The SEC has proposed new Rules 216 and 509 under the '33 Act. These rules would require a natural person investing in a private investment fund that relies on the 3(c)(1) exemption from the '40 Act and Regulation D or 4(6)1 under the '33 Act, to be both an "accredited investor"2 under the existing standards and to own at least $2.5 million in "investments" on the date of investment.3 The value of personal residences and real estate used in connection with a trade or business would not be treated as contributing to an accredited natural person's qualifying assets. As a result, many current investors in 3(c)(1) funds would no longer be "accredited investors."

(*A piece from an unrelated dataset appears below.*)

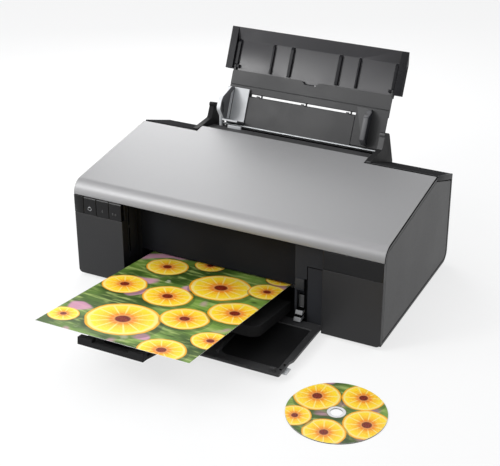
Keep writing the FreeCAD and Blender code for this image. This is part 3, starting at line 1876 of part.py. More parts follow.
def make_carriage():
    """The open box that carries the cartridges, with a sleeve for the rod and a belt clamp."""
    skin = d.carriage_wall
    low = d.carriage_left
    high = low + d.carriage_width
    front_y = behind(d.carriage_front)
    block_y = behind(d.carriage_block)
    body = box("carriage_body", (low, high), (front_y, block_y), (d.carriage_floor, d.carriage_top))
    block = box(
        "carriage_rear", (low, high), (block_y - 1, behind(d.carriage_back)), (d.carriage_block_floor, d.carriage_top)
    )
    hollow = box(
        "carriage_hollow",
        (low + skin, high - skin),
        (front_y + skin, block_y - skin),
        (d.carriage_floor + skin, d.carriage_top + 1),
    )
    front_dip = box(
        "carriage_front_dip",
        (low + 2 * skin, high - 2 * skin),
        (front_y - 1, front_y + skin + 1),
        (d.carriage_top - d.carriage_dip, d.carriage_top + 1),
    )
    middle = low + d.carriage_width / 2
    clamp = box(
        "carriage_clamp",
        (middle - d.clamp_width / 2, middle + d.clamp_width / 2),
        (behind(d.carriage_back) - 1, behind(d.pulley_y) - d.pulley_radius - gap - d.belt_wall - gap),
        (pulley_low() + d.pulley_flange, pulley_low() + d.pulley_flange + d.belt_width),
    )
    bore = rod("carriage_bore", "x", d.rod_radius + loose, low - 1, high + 1, behind(d.rod_y), d.rod_z)
    pieces = fuse("carriage_joined", body, block, clamp)
    keep(cut("carriage", pieces, hollow, front_dip, bore), "carriage")
    guide = rod("carriage_guide", "x", d.rod_radius, -d.chassis_x - d.chassis_wall, d.chassis_x + d.chassis_wall,
                behind(d.rod_y), d.rod_z)
    keep(guide, "carriage_rod")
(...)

Because the proposed rules contain no grandfather provision for an individual who currently owns interests in a 3(c)(1) fund, such individual might be precluded from investing additional capital in a fund in which the individual already has an investment, if such fund admits only accredited investors. Moreover, to the extent that a 3(c)(1) fund subjects its investors to capital calls, without a grandfather provision for current investors, a conflict might arise between the new rule and any such existing 3(c)(1) fund's operative agreements if an insufficient number of non-accredited investor slots were available.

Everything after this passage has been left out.